Nicola Borzi e l’inchiesta su Il Sole 24 Ore
Dopo un primo esposto alla Consob del maggio 2010, caduto nel vuoto, alla fine di sei anni di inchiesta sottotraccia sulla società per cui ha lavorato nell’ottobre 2016 ha reso pubbliche le sue scoperte provenienti da indagini interne sulla sua ex azienda con esposti alla Consob, al collegio sindacale del Sole e agli inquirenti. A marzo 2017 i suoi esposti hanno portato a indagini penali per gli vertici aziendali (ex presidente Benito Benedini, ex amministratore delegato Donatella Treu, ex responsabile finanza Massimo Arioli, ex responsabile marketing Anna Matteo, ex responsabile diffusione Alberto Biella) e l’ex direttore Roberto Napoletano per manipolazione dei dati diffusionali e del mercato e false comunicazioni sociali per il bilancio 2015 del Sole 24 Ore. I suoi esposti sul Sole 24 Ore come whistleblower e sono stati ampiamente trattati dai media italiani, dalla Rai e dal quotidiano francese “Le Monde”. Per i suoi report giornalistici e l’attività di whistleblowing a marzo 2017 ha ricevuto il premio giornalistico nazionale “Targa Federico Caffé”.
Dopo un negoziato durato sei mesi, il 31 luglio 2018 Borzi ha lasciato volontariamente Il Sole 24 Ore ed è diventato un giornalista investigativo finanziario indipendente. Ora lavora per Il Fatto Quotidiano, Report Rai3 e Valori, mensile di finanza etica.
Nicola Borzi, BPVi e i servizi segreti
Il 16 e 17 novembre 2017 Borzi ha pubblicato sul Sole 24 Ore tre articoli sui conti dei servizi segreti e sulle operazioni sotto copertura in Banca Nuova, filiale siciliana della Banca Popolare di Vicenza, un gruppo creditizio italiano finito in default il 25 giugno 2017 con una distruzione di valore di circa 21 miliardi di euro dopo decenni di illeciti finanziari non adeguatamente indagati dalle autorità di vigilanza italiane.
Per identificare le fonti dei suoi articoli, il 17 novembre 2017 i magistrati di Roma sono entrati nelle redazioni del suo giornale a Roma e Milano e hanno sequestrato il suo computer aziendale, le sue e-mail e la memoria del suo cellulare, insieme a un dispositivo di memoria USB che Borzi aveva consegnato volontariamente con la doppia chiave di crittografia, su cui c’era l’unica copia dei documenti che stavano cercando. Borzi ha opposto il segreto professionale alle richieste degli inquirenti e non ha rivelato le fonti dei suoi articoli. Il sequestro di questi materiali digitali lo ha lasciato senza i suoi archivi professionali di lunga data. Una copia di questi materiali gli è stata restituita il 30 gennaio 2018.

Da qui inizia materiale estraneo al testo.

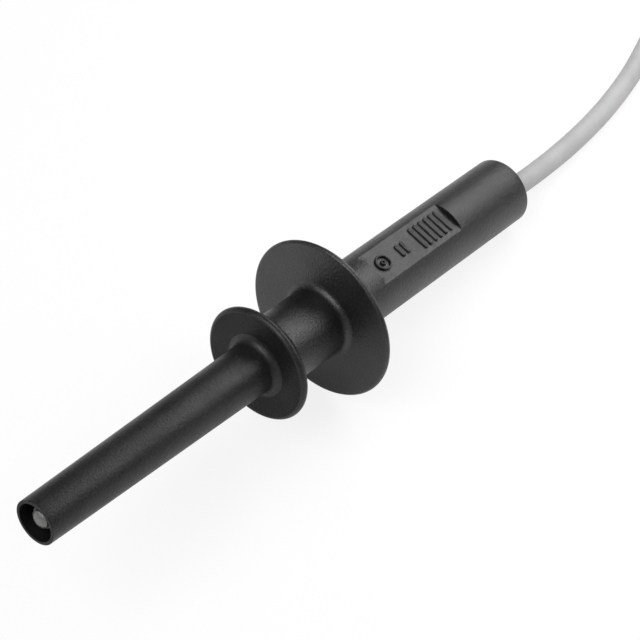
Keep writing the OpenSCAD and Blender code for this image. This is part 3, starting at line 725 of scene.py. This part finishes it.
def make_stage():
    """A matt white floor, part of its white its own, which keeps the object's shadow."""
    mesh = bpy.data.meshes.new("floor")
    corners = [(-1, -1), (1, -1), (1, 1), (-1, 1)]
    mesh.from_pydata([(FLOOR_SIZE * x, FLOOR_SIZE * y, 0) for x, y in corners], [], [(0, 1, 2, 3)])
    floor = bpy.data.objects.new("floor", mesh)
    floor.location.z = -FLOOR_DROP
    scene.collection.objects.link(floor)
    material = bpy.data.materials.new("floor")
    material.use_nodes = True
    tree = material.node_tree
    plain = tree.nodes["Principled BSDF"]
    plain.inputs["Base Color"].default_value = (0.9, 0.9, 0.9, 1)
    plain.inputs["Roughness"].default_value = 0.9
    plain.inputs["Specular IOR Level"].default_value = 0.1
    glow = tree.nodes.new("ShaderNodeEmission")
    glow.inputs["Color"].default_value = (1, 1, 1, 1)
    mix = tree.nodes.new("ShaderNodeMixShader")
    rays = tree.nodes.new("ShaderNodeLightPath").outputs
    mirrored = math_node(tree, "MAXIMUM", rays["Is Glossy Ray"], rays["Is Transmission Ray"])
    reflected = math_node(tree, "MULTIPLY", mirrored, FLOOR_REFLECTED)
    share = math_node(tree, "MULTIPLY_ADD", rays["Is Camera Ray"], FLOOR_SEEN, reflected)
    tree.links.new(share, mix.inputs["Fac"])
    tree.links.new(plain.outputs[0], mix.inputs[1])
    tree.links.new(glow.outputs[0], mix.inputs[2])
    tree.links.new(mix.outputs[0], tree.nodes["Material Output"].inputs["Surface"])
    floor.data.materials.append(material)


def area_lamp(name, at, towards, size, power):
    """A rectangular lamp that faces a point."""
    light = bpy.data.lights.new(name, "AREA")
    light.shape = "RECTANGLE"
    light.size, light.size_y = size
    light.energy = power
    lamp = bpy.data.objects.new(name, light)
    lamp.location = at
    lamp.rotation_euler = (Vector(towards) - Vector(at)).to_track_quat("-Z", "Y").to_euler()
    scene.collection.objects.link(lamp)


def make_light():
    """A dim even room, a high key lamp at the front left and a softbox beyond the grip."""
    world = bpy.data.worlds.new("studio")
    world.use_nodes = True
    scene.world = world
    world.node_tree.nodes["Background"].inputs["Color"].default_value = (1, 1, 1, 1)
    world.node_tree.nodes["Background"].inputs["Strength"].default_value = ROOM_LIGHT
    for name, setting in LAMPS.items():
        area_lamp(name, *setting)
    scene.view_settings.view_transform = "Standard"


make_stage()
make_light()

Il 7 febbraio 2019, i magistrati di Roma lo hanno informato che è stato indagato per 15 mesi insieme al collega Francesco Bonazzi della Verità e di Panorama per le sue storie sui conti dei servizi segreti in Banca Nuova del novembre 2017. Ora rischia di essere accusato di “rivelazione di segreti di Stato”, un reato che in Italia viene punito con una pena detentiva che può variare tra 3 e 10 anni.
Per scoprire le fonti dei documenti bancari che usava per scrivere le sue storie, i pubblici ministeri hanno analizzato tutte le sue e-mail e il traffico telefonico tra il primo ottobre e il 22 novembre 2017. Secondo i materiali di indagine resi noti, il giorno in cui i magistrati credono che egli abbia ricevuto quei documenti dalle sue fonti, in cui si trovava alla stazione Termini di Roma, gli inquirenti hanno analizzato tutti i numeri di cellulari accoppiati in tre ore ai ripetitori della zona della Capitale a cui il suo cellulare era collegato (probabilmente centinaia di migliaia di persone) e li hanno incrociati con tutti i numeri contenuti nel suo cellulare. Hanno estratto tutto il traffico telefonico tra il suo telefono e questi numeri, che comprende decine di giornalisti che scrivono per La Repubblica, La Stampa, Il Fatto Quotidiano, altre testate, la Cassa previdenziale dei giornalisti italiani, il sindacato Federazione nazionale della stampa, l’Ordine dei giornalisti nazionale e quello della Lombardia (tutte persone, compresi suoi familiari, che Borzi non ha incontrato quel giorno) e hanno analizzato le sue conversazioni via sms ed e-mail.
Tutte queste condotte investigative volte a scoprire le fonti dei giornalisti analizzando i loro materiali digitali sono proibite da molte sentenze della Corte di Cassazione e Corte Costituzionale italiane, nonché dalle decisioni della Corte europea dei diritti dell’Uomo (sentenza del 13 settembre 2018 “Big Brother’s Watch” contro i metodi di sorveglianza del Regno Unito sui giornalisti).
Per tutelare al meglio la sua libertà e la sua attività professionale, come prima detto, Borzi ha deciso di aprire un blog giornalistico e una casa editrice indipendente in Islanda, Paese nel quale le leggi tutelano la libertà di stampa più che in Italia.